Market segmentation involves the entire market that is to be divided into groups based on similar characteristics. In contrast, target marketing involves a more defined specific group of individuals at micro level (i.e. the chosen market segment) to whom the products will be marketed and sold.

Market segmentation vs target marketing – tabular comparison

A tabular comparison of market segmentation and target marketing is presented below:

Market segmentation vs Target marketing
Dividing the overall market into separate groups with homogeneous characteristics Targeting a particular group or segment of customers to market and sell products/services
Occurs first Takes place after market has been segmented
Determines the relevant group of customers to target their products/services Create suitable marketing strategies in accordance with the preferences of the market segments
The whole market to be divided into groups Specific group of customers

Conclusion – market segmentation vs target marketing

Market segmentation and targeting are two consecutive phases of marketing strategy. The former is focused on dividing the total market into customer groups known as segments whereas the latter involves in determining a group or segment that the company is able and want to serve by communicating its massages and offering its products, services and solutions.

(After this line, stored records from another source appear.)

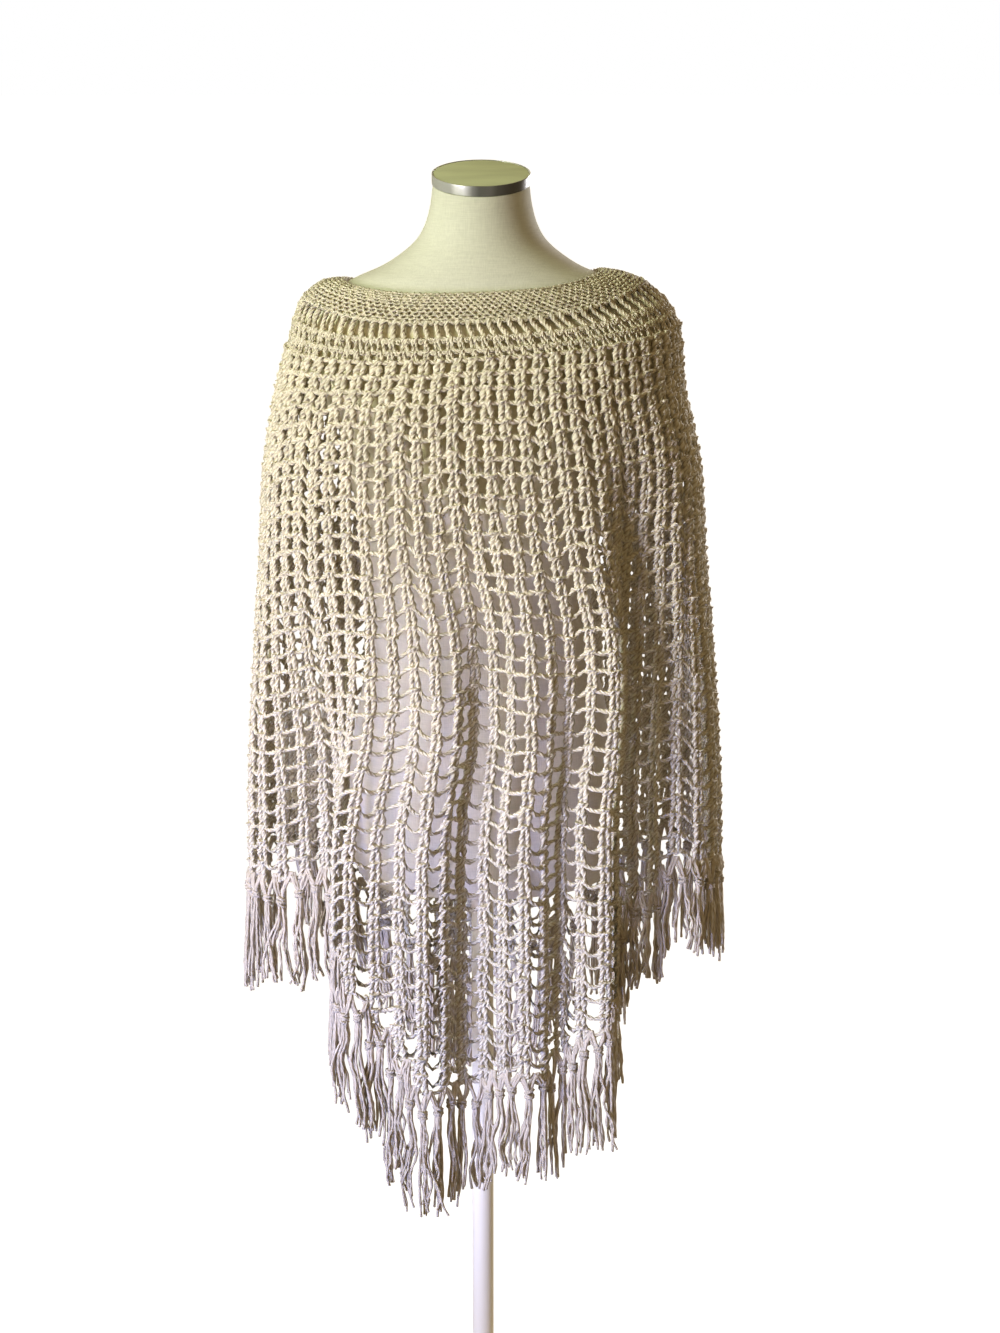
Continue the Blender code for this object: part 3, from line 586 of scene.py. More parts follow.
def steel_material(colour):
    """Brushed stainless steel: fine lines round the band, and bright and dark bands, soft at their edges,
    painted into its colour round the ring as painted reflections and painted shade."""
    made, tree, shader, place = new_material("brushed_stainless_steel")
    parts = add_node(tree, "ShaderNodeSeparateXYZ", {0: place}).outputs
    ahead = add_node(tree, "ShaderNodeMath", {0: CAP_CENTRE.y, 1: parts["Y"]}, operation="SUBTRACT")
    angle = add_node(tree, "ShaderNodeMath", {0: parts["X"], 1: ahead}, operation="ARCTAN2")
    share = add_node(tree, "ShaderNodeMapRange", {"Value": angle, "From Min": -math.pi,
                                                  "From Max": math.pi})
    # Painted reflections and painted shade: a ramp of brightness round the ring, from the table above.
    painted_reflections = add_node(tree, "ShaderNodeValToRGB", {"Fac": share})
    marks = painted_reflections.color_ramp.elements
    for painted_reflection in PAINTED_REFLECTIONS[1:-1]:
        marks.new((painted_reflection.angle - PAINTED_REFLECTIONS[0].angle) / (PAINTED_REFLECTIONS[-1].angle - PAINTED_REFLECTIONS[0].angle))
    for mark, painted_reflection in zip(marks, PAINTED_REFLECTIONS):
        mark.color = (painted_reflection.shade, painted_reflection.shade, painted_reflection.shade, 1.0)
    drawn = add_node(tree, "ShaderNodeMapping", {"Vector": place, "Scale": (6.0, 6.0, 60.0)})
    lines = add_node(tree, "ShaderNodeTexNoise", {"Vector": drawn, "Scale": 60.0, "Detail": 4.0})
    line = add_node(tree, "ShaderNodeMapRange", {"Value": lines, "From Min": 0.3, "From Max": 0.7,
                                                 "To Min": 0.93, "To Max": 1.05})
    # The painted reflections and shade, times the fine brush lines.
    tone = add_node(tree, "ShaderNodeVectorMath", {0: painted_reflections, "Scale": line}, operation="SCALE")
    tinted = add_node(tree, "ShaderNodeVectorMath", {0: tone, 1: linear(colour)[:3]}, operation="MULTIPLY")
    feed(tree, shader, {"Base Color": tinted, "Roughness": 0.36, "Metallic": 0.4})
    return made


def enamel_material(colour):
    """White satin enamel sprayed on a steel tube and foot, with the faint ripple of the spray."""
    made, tree, shader, place = new_material("white_satin_enamel")
    ripple = add_node(tree, "ShaderNodeTexNoise", {"Vector": place, "Scale": 350.0, "Detail": 2.0})
    bump = add_node(tree, "ShaderNodeBump", {"Height": ripple, "Strength": 0.10, "Distance": 0.0003})
    feed(tree, shader, {"Base Color": linear(colour), "Normal": bump, "Roughness": 0.42})
    return made


def plate_material(colour):
    """Pale moulded plastic plate, satin, with a few rubbed marks."""
    made, tree, shader, place = new_material("moulded_cap_plastic")
    rubbed = add_node(tree, "ShaderNodeMapping", {"Vector": place, "Scale": (9.0, 34.0, 34.0),
                                                  "Rotation": (0.0, 0.0, 0.25)})
    marks = add_node(tree, "ShaderNodeTexNoise", {"Vector": rubbed, "Scale": 1.3, "Detail": 3.0})
    amount = add_node(tree, "ShaderNodeMapRange", {"Value": marks, "From Min": 0.40, "From Max": 0.66,
                                                   "To Min": 1.03, "To Max": 0.90})
    wear_and_painted_light = add_node(tree, "ShaderNodeVectorMath", {0: linear(colour)[:3], "Scale": amount},
                    operation="SCALE")
    rough = add_node(tree, "ShaderNodeMapRange", {"Value": marks, "To Min": 0.5, "To Max": 0.62})
    feed(tree, shader, {"Base Color": wear_and_painted_light, "Roughness": rough, "Specular IOR Level": 0.4})
    return made


def floor_material(colour, glow):
    """Matt white studio paint under its own even light, with a hardly seen unevenness of the roller.
    The even light is seen and doesn't reach the poncho."""
    made, tree, shader, place = new_material("matt_floor_paint")
    roller = add_node(tree, "ShaderNodeTexNoise", {"Vector": place, "Scale": 120.0})
    bump = add_node(tree, "ShaderNodeBump", {"Height": roller, "Strength": 0.05, "Distance": 0.0005})
    seen = add_node(tree, "ShaderNodeLightPath").outputs["Is Camera Ray"]
    amount = add_node(tree, "ShaderNodeMath", {0: seen, 1: glow}, operation="MULTIPLY")
    feed(tree, shader, {"Base Color": linear(colour), "Normal": bump, "Roughness": 0.95,
                        "Specular IOR Level": 0.1, "Emission Color": WHITE, "Emission Strength": amount})
    return made


def room_light(strength, colour):
    """A dim room all round that looks white."""
    world = bpy.data.worlds.new("studio_room")
    world.use_nodes = True
    tree = world.node_tree
    dim = add_node(tree, "ShaderNodeBackground", {"Color": (*colour, 1.0), "Strength": strength})
    white = add_node(tree, "ShaderNodeBackground", {"Color": WHITE, "Strength": 1.0})
    seen = add_node(tree, "ShaderNodeLightPath").outputs["Is Camera Ray"]
    either = add_node(tree, "ShaderNodeMixShader", {0: seen, 1: dim, 2: white})
    feed(tree, next(node for node in tree.nodes if node.type == "OUTPUT_WORLD"), {"Surface": either})
    return world


# ---- settings a user would change ----
class YarnSettings(bpy.types.PropertyGroup):
    """The crocheted yarn."""
    radius: FloatProperty(name="Radius", description="Half the yarn's wider side",
                          default=0.00360, precision=5, unit="LENGTH")
    flatness: FloatProperty(name="Flatness", description="The yarn's narrow side over its wide one",
                            default=0.74, subtype="FACTOR", min=0.0, max=1.0)
    twist: FloatProperty(name="Twist", description="Length of one whole turn of the yarn",
                         default=0.024, unit="LENGTH")
    unevenness: FloatProperty(name="Unevenness", description="How much the yarn swells and thins",
                              default=0.7, min=0.0, max=1.0, subtype="FACTOR")
    seed: IntProperty(name="Seed", description="Start of the stitches' unevenness", default=11)
    colour: StringProperty(name="Colour", description="Cotton, sRGB hex", default="#E9E0CC")
    # Painted shade: the brown that the grooves between the plies are painted.
    groove_shade: StringProperty(name="Groove colour", description="Between the plies, sRGB hex",
                           default="#A08B68")
    # Painted shade: the brown of the sheet behind the neck band's loops.
    painted_shade_ground: StringProperty(name="Ground colour", description="Inside the close neck band, sRGB hex",
                           default="#A4906A")


class MeshSettings(bpy.types.PropertyGroup):
    """The open mesh."""
    spread_top: FloatProperty(name="Upper spread", description="Half the foot of a leg pair, in columns",
                              default=0.23)
    spread_foot: FloatProperty(name="Lower spread", description="The same near the hem", default=0.15)
    stagger: FloatProperty(name="Stagger", description="How unevenly the columns' knots sit, in rows",
                           default=0.27)
    sag_top: FloatProperty(name="Upper sag", description="Drop of a bar's middle, in rows", default=0.03)
    sag_foot: FloatProperty(name="Lower sag", description="The same near the hem", default=0.38)


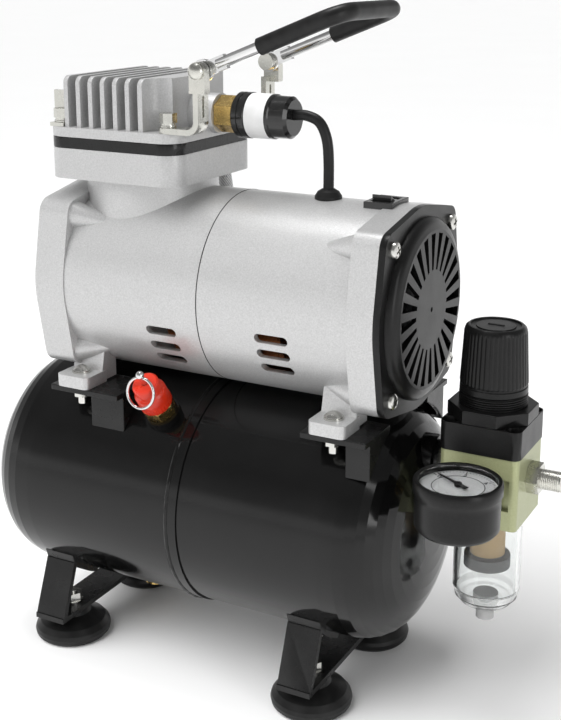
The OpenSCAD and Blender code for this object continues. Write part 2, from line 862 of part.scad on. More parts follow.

The selection of right market segment is important. If a company selects a wrong segment, it would waste its resources and the marketing efforts are likely to go in vain. The business objectives would, thus, not be achieved. Moreover, choosing one market segment means leaving others. Possibly the segments that a company has excluded may give it more sales than the one it has selected. Be aware of such potential drawbacks while focusing on target marketing and be ready to modify your marketing tactics if you find that your resources and efforts are not performing well to gain the customers’ response in a particular segment.